Daniel: Die Band hat unter vielen Besetzungswechseln gelitten. War es schwierig, in einem Land wie Israel neue Leute zu finden? 

Butchered: Arallu starteten 1997 als mein Soloprojekt. Bei Arallu gibt es ganz klare Grenzen, die man nicht überschreiten darf. Ich hatte von Anfang an ein bestimmtes Strickmuster. Die erste richtige Besetzung gab es erst nach den ersten beiden Alben „The War On The Wailing Wall" und „Satanic War In Jerusalem". Die Band war zu dem Zeitpunkt in Israel schon relativ bekannt. Als ich mich also nach Mitmusikern umsah, war es einfach, die richtigen Leute dafür zu finden. Seitdem wurde die Band immer größer und es macht allen Spaß, in einer funktionierenden Band zu sein. Es war also nicht allzu schwer.  

aralluDaniel: Du bist das einzig noch verbliebene Urmitglied der Band. Warum handelt es sich für Dich - trotz der vielen Besetzungswechsel - bei Arallu immer noch um dieselbe Band? Hattest Du nicht auch mal das Gefühl, alles hinwerfen zu müssen oder vielleicht unter einem anderen Namen weiterzumachen?  

Butchered: Wie gesagt: Arallu sind ja zunächst als mein Soloprojekt gestartet. Als ich mit Arallu anfing, hätte ich niemals gedacht, dass ich eines Tages sechs Alben und drei DVDs veröffentlicht haben würde. Ich wollte einfach nur die Musik machen, an die ich glaube und die ich liebe, und zum Glück war es so, dass alle Leute, mit denen ich zusammen gespielt habe und heute noch zocke, ebenfalls eine tiefe Verbundenheit dazu hatten und immer noch haben. Und so bewegt sich die Band immer weiter und wird von Album zu Album immer interessanter.    

Daniel: Was steht in der Zukunft bei Arallu an?
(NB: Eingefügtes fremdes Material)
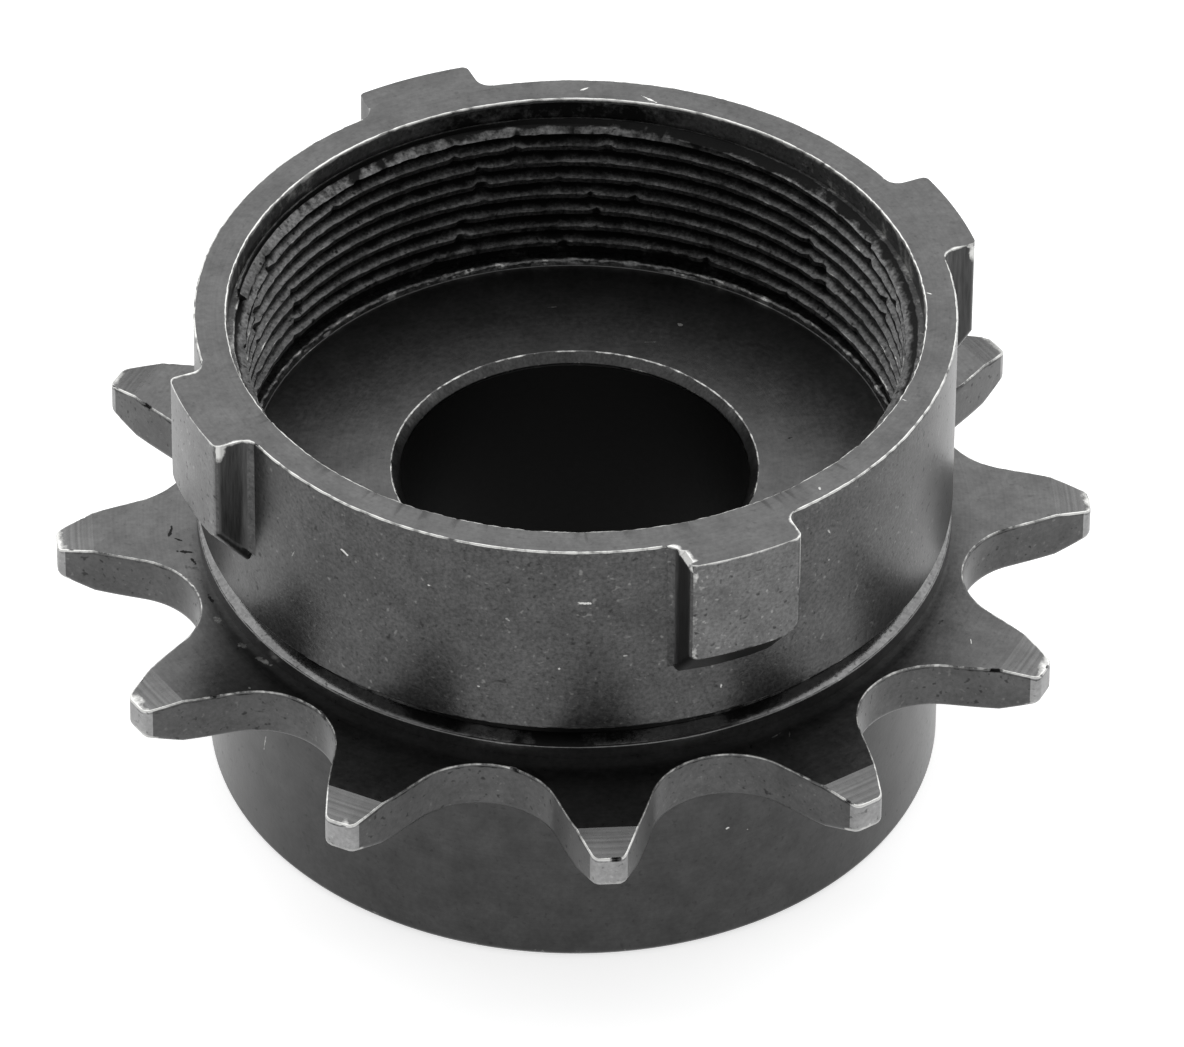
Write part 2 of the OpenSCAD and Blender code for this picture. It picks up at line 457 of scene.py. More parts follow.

Butchered: Wir arbeiten bereits an unserem nächsten Album. Wir suchen auch noch nach Auftrittsmöglichkeiten außerhalb Israels. Und wir drehen noch Videoclips, die bald veröffentlicht werden.

Daniel: Na gut, Butchered! Das Schlusswort soll Dir gehören!

Butchered: Vielen Dank für das großartige Interview, Daniel! Ich hoffe, dass einige Promoter in Eurem Land sich unser neues Album anhören und uns für Shows buchen werden, damit wir bald wieder bei Euch spielen können!